(Supplied information):
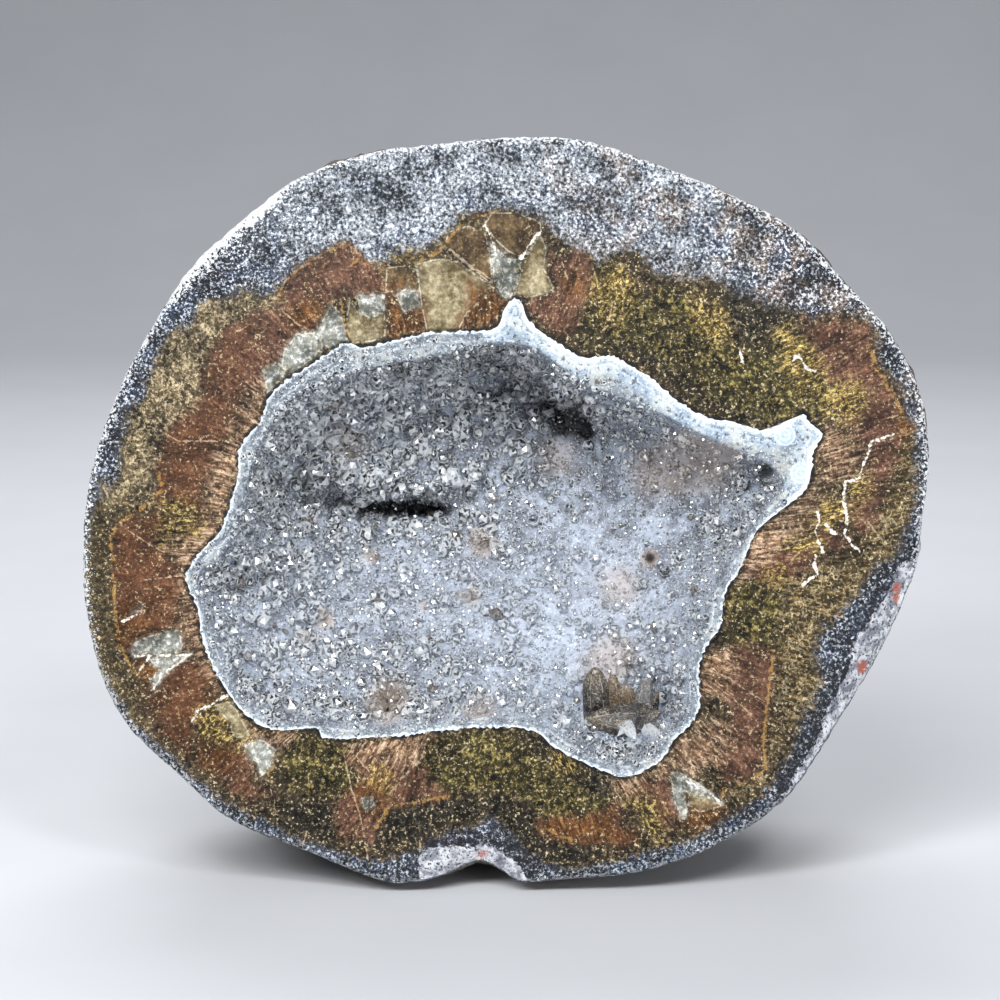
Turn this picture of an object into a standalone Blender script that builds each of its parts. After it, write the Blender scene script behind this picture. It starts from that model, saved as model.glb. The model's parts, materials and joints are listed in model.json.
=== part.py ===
# A cut half geode that leans back a little on a small ground flat.
# Three pieces: the rock with its hollow, the crystal crust that lines it,
# and a small group of smoky crystals that stands on the crust.
#
# Shapes are first laid out on the cut face. u runs to the right, v runs up
# along the face and w runs into the rock, all in metres. Outlines were read
# from the photograph, so they are written as its pixels (x right, y down).

import math
import random

import bpy
import numpy as np
from mathutils import Vector, noise
from mathutils.geometry import delaunay_2d_cdt

# Driving dimensions
MM = 0.001
FACE_WIDTH = 120 * MM            # across the cut face at its widest
BODY_DEPTH = 53 * MM             # cut face to the back of the nodule
LEAN = math.radians(10)          # how far the cut face leans back
EDGE_LIFT = 1.9 * MM             # the face's lowest edge above the floor
GAP = 0.4 * MM                   # clearance between neighbouring pieces
SUNK_GAP = 0.9 * MM              # clearance under the crust, where facets cut corners
CRUST_THICKNESS = 2.6 * MM       # crystal crust, away from its rim
WALL_RUN = 7 * MM                # how far in from the lip the hollow's walls reach full depth

# How finely each surface is cut into facets
SECTORS = 96
CAVITY_RINGS = (1.0, 0.965, 0.90, 0.78, 0.58, 0.32)
FACE_RINGS = (0.0, 0.45, 0.75, 0.9, 1.0)
BACK_RINGS = (0.05, 0.16, 0.30, 0.45, 0.60, 0.73, 0.84, 0.92, 0.975)
LATTICE_PITCH = 1.42 * MM        # spacing of the crust's points; every third one is a crystal tip
LATTICE_JITTER = 0.2             # how far a point strays from the regular lattice, as a share of it
CRYSTAL_HEIGHT = (0.5 * MM, 1.6 * MM)
STEEP_COSINE = 0.5               # on walls steeper than this the crystals are kept lower

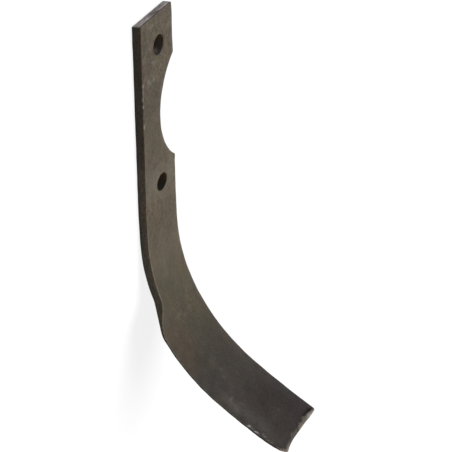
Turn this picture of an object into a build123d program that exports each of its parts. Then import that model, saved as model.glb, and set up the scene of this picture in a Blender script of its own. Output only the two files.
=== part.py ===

(The problem):
Pick out lines containing the word "script", each one as written.

(Result):
Turn this picture of an object into a standalone Blender script that builds each of its parts. After it, write the Blender scene script behind this picture. It starts from that model, saved as model.glb. The model's parts, materials and joints are listed in model.json.
Turn this picture of an object into a build123d program that exports each of its parts. Then import that model, saved as model.glb, and set up the scene of this picture in a Blender script of its own. Output only the two files.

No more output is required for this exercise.